By the time the next Winter Games were played in Turin, Italy, Welling had become a bona fide fanatic. He estimated that of the 80-some hours of coverage NBC Sports had of the sport that year he consumed nearly all of it. Welling took vacation from a project he was working and learned everything about the sport he could.

“They all think I’m losing my mind in the office,” Welling said, as he’d then worked his way up to the position of executive vice president for Fazio Golf Course Designers.

Welling even researched many of the American team members and found an interesting similarity. Unlike other countries from around the world whose teams were stacked by various regions, the American team was comprised largely of members from one small town — Bemidji, Minnesota. Welling realized the U.S. National Championships were to be held that year in the same town, the home of Paul Bunyan and Babe the Blue Ox. And when a work assignment he had scheduled overseas was canceled, perhaps fortuitously, Welling says, he decided a field trip was in order.

“This starts to feel like a calling, a sign from God, that I’m supposed to go to this,” Welling said. “I look online and you can buy tickets, but I see the time has lapsed, so I’m worried about this. I get my longtime assistant on the case and she has a thicker accent than I do. She gets someone on the phone and says, ‘Hey, my boss just loves curling and he comes in here every day talking about it and I don’t know what the heck he’s talking about it, but I just know he’d love to come up there and is there any way you can help me get him a ticket?’

Moderator Stephen Reynolds, left, Gil Hanse, and Beau Welling, during an event in Frisco, Texas. (Photo by Tim Schmitt/Golfweek)

“The guy on the phone says, ‘Do you mind if I ask where you’re calling from?’ and when she says North Carolina he asks why anyone from there would interested in curling. And she says, ‘Well, he’s from South Carolina.’ And they got me a ticket.”

When Welling arrived, he was greeted by a blizzard, yet he still made his way to the event, and was welcomed with a seat on the glass underneath a handwritten sign with his name on it.

“I think they all wanted to see if this nut job from South Carolina was really going to show up,” Welling said.

He quickly ingratiated himself with friends, family and coaches, and by the time he left, he was looking to make a bigger impact on the game.

At the conclusion, the president of USA Curling named Welling the official “Southern ambassador” for the sport and he even took part in a parade through town.

“Everyone was so nice,” he said. “That Midwestern nice. I wasn’t sure if I was going to get bored so I had only planned to stay for a day or two, and I ended up staying nine days. People took me ice fishing, out for dinners and drinking. The town even threw me a birthday party.”

Soon after, he got a call from the president of the USA Curling Board, Georgia West, asking if he’d bring some fresh ideas to the board. He agreed and his role got even larger when he was elected to the role of president of the World Curling Federation board in 2022.

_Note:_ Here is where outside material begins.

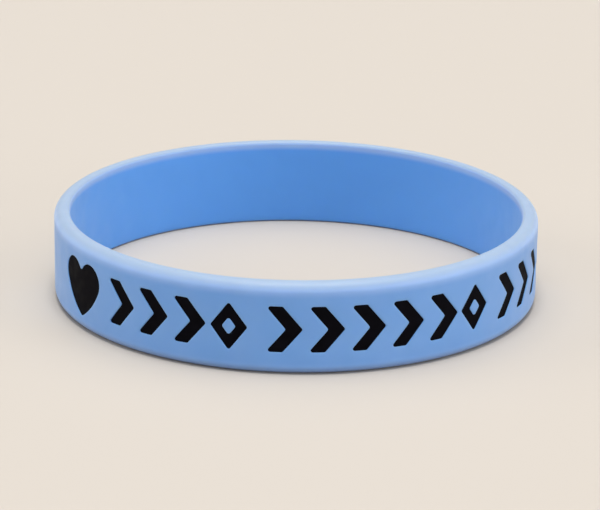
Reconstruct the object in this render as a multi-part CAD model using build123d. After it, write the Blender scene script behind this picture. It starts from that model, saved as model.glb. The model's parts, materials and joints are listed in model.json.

It’s a position that demands some of his time, although he’s been able to balance the gig with his full-time job as a course architect. Welling designed one of the two courses at Fields Ranch, the new home of the PGA of America in Frisco, Texas, and he’s got lots of other work in the pipeline.

But he still has an affinity for curling that has him plotting and planning, trying to push the game to new heights.

“I love it more than ever,” Welling said. “I can’t get enough. And to think that I would get to the point where I’m at, especially since I knew almost nothing about this growing up, it’s been an incredible experience.”